**Written exercise:**
All of the entries need to be written out again, exactly as they are.

────────────────

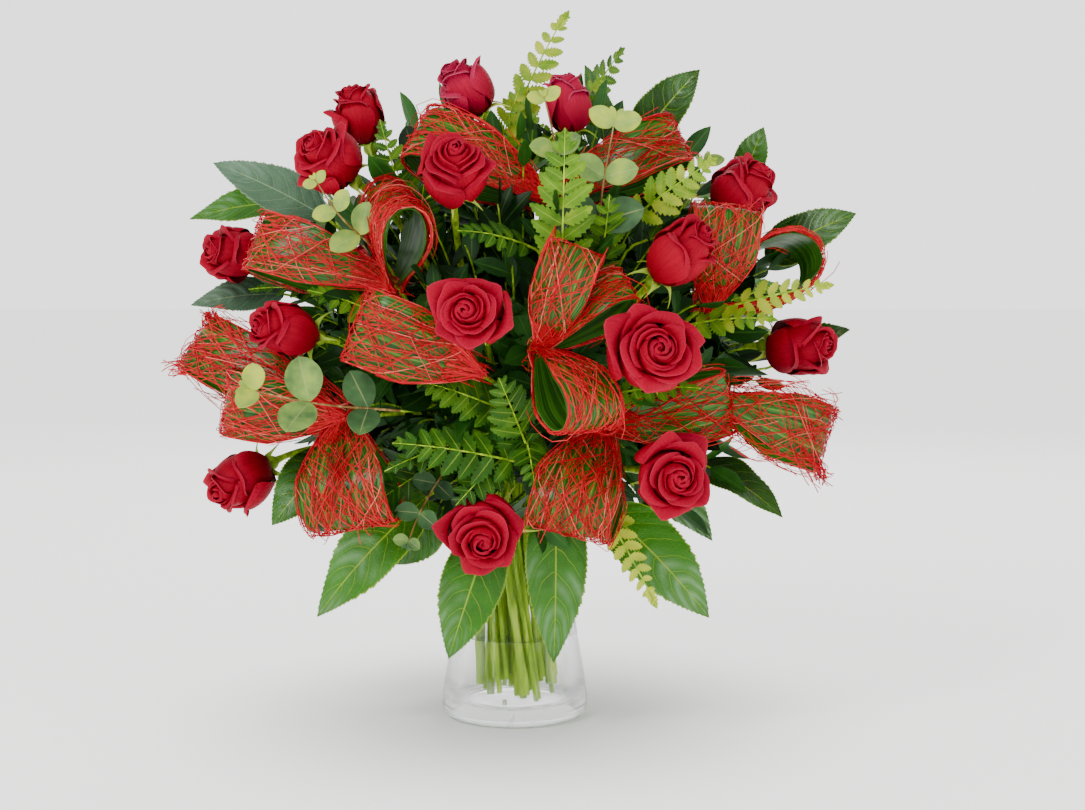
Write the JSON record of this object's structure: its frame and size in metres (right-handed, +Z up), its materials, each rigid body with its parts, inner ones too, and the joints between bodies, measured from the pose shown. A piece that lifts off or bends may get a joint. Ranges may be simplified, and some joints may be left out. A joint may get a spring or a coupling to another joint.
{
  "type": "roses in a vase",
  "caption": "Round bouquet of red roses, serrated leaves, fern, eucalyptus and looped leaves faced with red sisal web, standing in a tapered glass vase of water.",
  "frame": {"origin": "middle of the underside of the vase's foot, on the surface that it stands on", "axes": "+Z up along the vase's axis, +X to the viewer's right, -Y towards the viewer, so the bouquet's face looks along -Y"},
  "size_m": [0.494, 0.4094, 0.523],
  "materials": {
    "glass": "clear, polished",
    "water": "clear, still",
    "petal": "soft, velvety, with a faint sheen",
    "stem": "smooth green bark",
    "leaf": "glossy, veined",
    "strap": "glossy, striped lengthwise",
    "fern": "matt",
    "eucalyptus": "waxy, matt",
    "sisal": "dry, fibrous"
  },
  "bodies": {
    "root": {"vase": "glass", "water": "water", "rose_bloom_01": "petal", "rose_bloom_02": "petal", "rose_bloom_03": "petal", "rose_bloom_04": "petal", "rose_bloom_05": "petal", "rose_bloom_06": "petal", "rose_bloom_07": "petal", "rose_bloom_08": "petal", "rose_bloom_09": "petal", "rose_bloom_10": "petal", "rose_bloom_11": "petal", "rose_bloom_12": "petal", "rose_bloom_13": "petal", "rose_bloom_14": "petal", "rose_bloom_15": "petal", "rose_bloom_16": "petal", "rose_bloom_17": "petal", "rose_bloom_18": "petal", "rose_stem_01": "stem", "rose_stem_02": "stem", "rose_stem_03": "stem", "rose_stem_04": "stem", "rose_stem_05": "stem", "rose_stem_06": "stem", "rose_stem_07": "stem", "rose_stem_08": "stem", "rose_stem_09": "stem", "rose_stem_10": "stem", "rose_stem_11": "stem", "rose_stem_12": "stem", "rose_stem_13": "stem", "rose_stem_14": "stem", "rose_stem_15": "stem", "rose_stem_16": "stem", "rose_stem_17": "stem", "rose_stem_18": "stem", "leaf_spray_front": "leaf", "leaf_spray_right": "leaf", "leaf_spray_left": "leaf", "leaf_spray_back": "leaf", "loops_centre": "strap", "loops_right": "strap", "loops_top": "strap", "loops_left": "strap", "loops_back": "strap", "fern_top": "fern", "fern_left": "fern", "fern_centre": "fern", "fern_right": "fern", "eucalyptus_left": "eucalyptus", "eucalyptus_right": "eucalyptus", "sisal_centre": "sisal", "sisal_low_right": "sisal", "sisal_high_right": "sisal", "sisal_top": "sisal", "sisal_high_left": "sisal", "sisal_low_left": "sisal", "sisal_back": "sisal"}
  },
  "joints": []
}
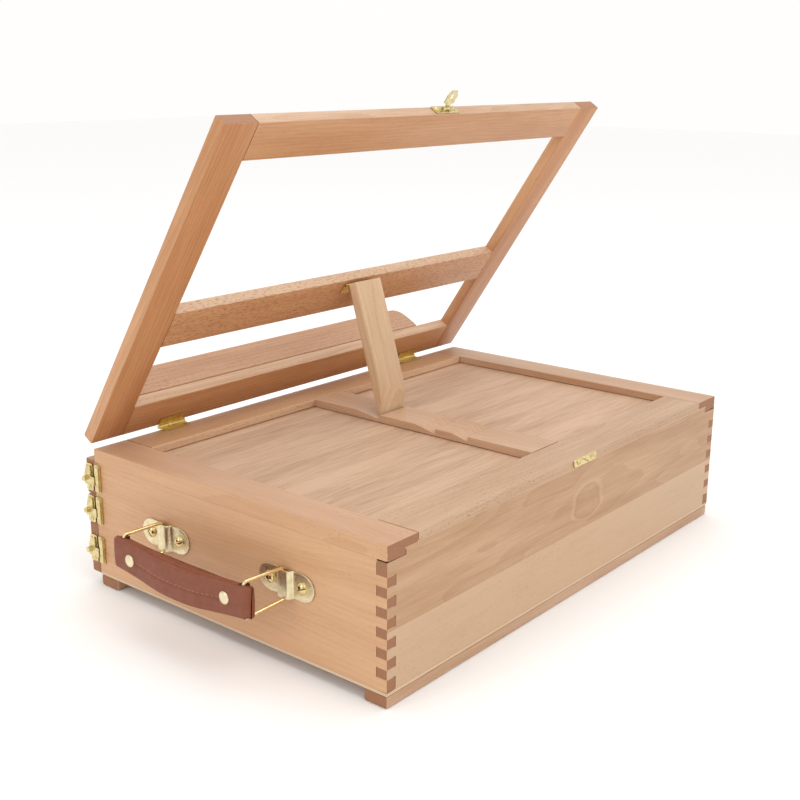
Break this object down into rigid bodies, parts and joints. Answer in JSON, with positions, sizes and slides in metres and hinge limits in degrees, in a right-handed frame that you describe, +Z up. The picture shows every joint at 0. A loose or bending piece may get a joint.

────────────────

**Finished answer:**
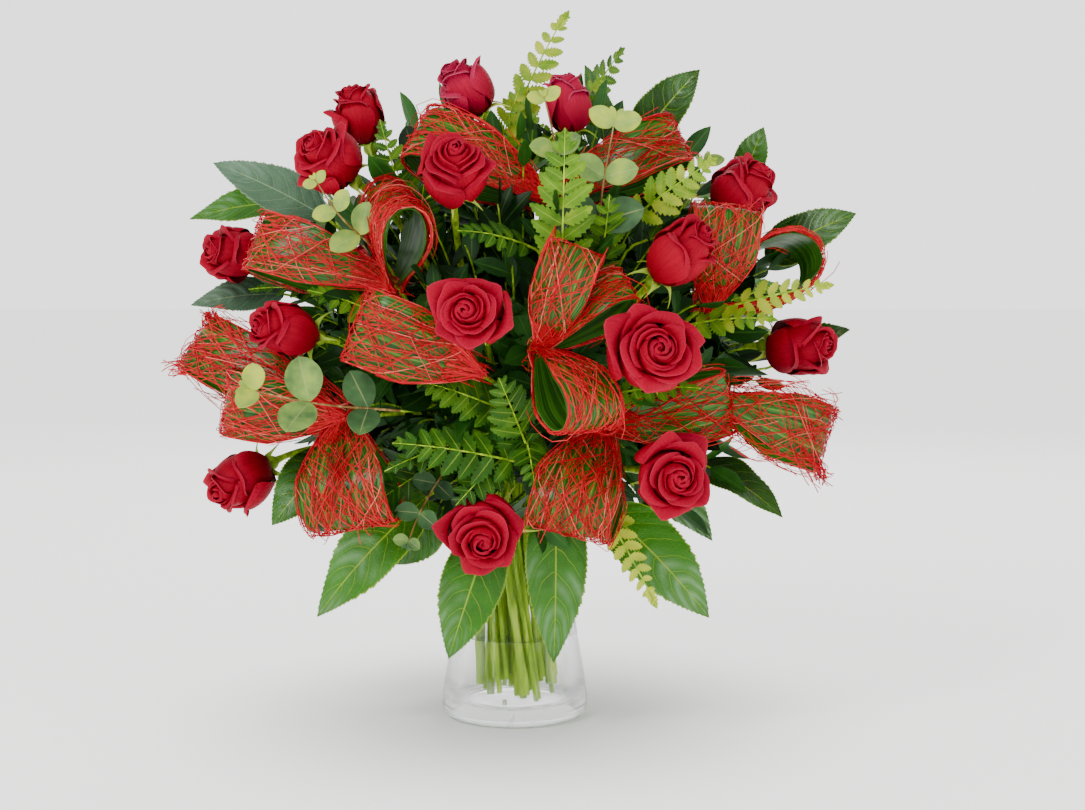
Write the JSON record of this object's structure: its frame and size in metres (right-handed, +Z up), its materials, each rigid body with its parts, inner ones too, and the joints between bodies, measured from the pose shown. A piece that lifts off or bends may get a joint. Ranges may be simplified, and some joints may be left out. A joint may get a spring or a coupling to another joint.
{
  "type": "roses in a vase",
  "caption": "Round bouquet of red roses, serrated leaves, fern, eucalyptus and looped leaves faced with red sisal web, standing in a tapered glass vase of water.",
  "frame": {"origin": "middle of the underside of the vase's foot, on the surface that it stands on", "axes": "+Z up along the vase's axis, +X to the viewer's right, -Y towards the viewer, so the bouquet's face looks along -Y"},
  "size_m": [0.494, 0.4094, 0.523],
  "materials": {
    "glass": "clear, polished",
    "water": "clear, still",
    "petal": "soft, velvety, with a faint sheen",
    "stem": "smooth green bark",
    "leaf": "glossy, veined",
    "strap": "glossy, striped lengthwise",
    "fern": "matt",
    "eucalyptus": "waxy, matt",
    "sisal": "dry, fibrous"
  },
  "bodies": {
    "root": {"vase": "glass", "water": "water", "rose_bloom_01": "petal", "rose_bloom_02": "petal", "rose_bloom_03": "petal", "rose_bloom_04": "petal", "rose_bloom_05": "petal", "rose_bloom_06": "petal", "rose_bloom_07": "petal", "rose_bloom_08": "petal", "rose_bloom_09": "petal", "rose_bloom_10": "petal", "rose_bloom_11": "petal", "rose_bloom_12": "petal", "rose_bloom_13": "petal", "rose_bloom_14": "petal", "rose_bloom_15": "petal", "rose_bloom_16": "petal", "rose_bloom_17": "petal", "rose_bloom_18": "petal", "rose_stem_01": "stem", "rose_stem_02": "stem", "rose_stem_03": "stem", "rose_stem_04": "stem", "rose_stem_05": "stem", "rose_stem_06": "stem", "rose_stem_07": "stem", "rose_stem_08": "stem", "rose_stem_09": "stem", "rose_stem_10": "stem", "rose_stem_11": "stem", "rose_stem_12": "stem", "rose_stem_13": "stem", "rose_stem_14": "stem", "rose_stem_15": "stem", "rose_stem_16": "stem", "rose_stem_17": "stem", "rose_stem_18": "stem", "leaf_spray_front": "leaf", "leaf_spray_right": "leaf", "leaf_spray_left": "leaf", "leaf_spray_back": "leaf", "loops_centre": "strap", "loops_right": "strap", "loops_top": "strap", "loops_left": "strap", "loops_back": "strap", "fern_top": "fern", "fern_left": "fern", "fern_centre": "fern", "fern_right": "fern", "eucalyptus_left": "eucalyptus", "eucalyptus_right": "eucalyptus", "sisal_centre": "sisal", "sisal_low_right": "sisal", "sisal_high_right": "sisal", "sisal_top": "sisal", "sisal_high_left": "sisal", "sisal_low_left": "sisal", "sisal_back": "sisal"}
  },
  "joints": []
}
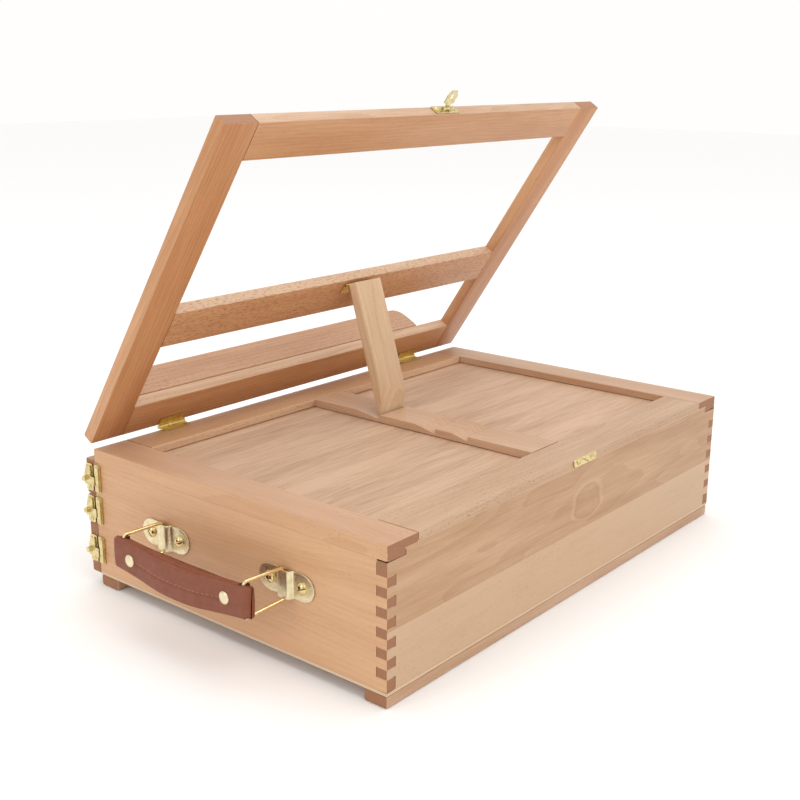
Break this object down into rigid bodies, parts and joints. Answer in JSON, with positions, sizes and slides in metres and hinge limits in degrees, in a right-handed frame that you describe, +Z up. The picture shows every joint at 0. A loose or bending piece may get a joint.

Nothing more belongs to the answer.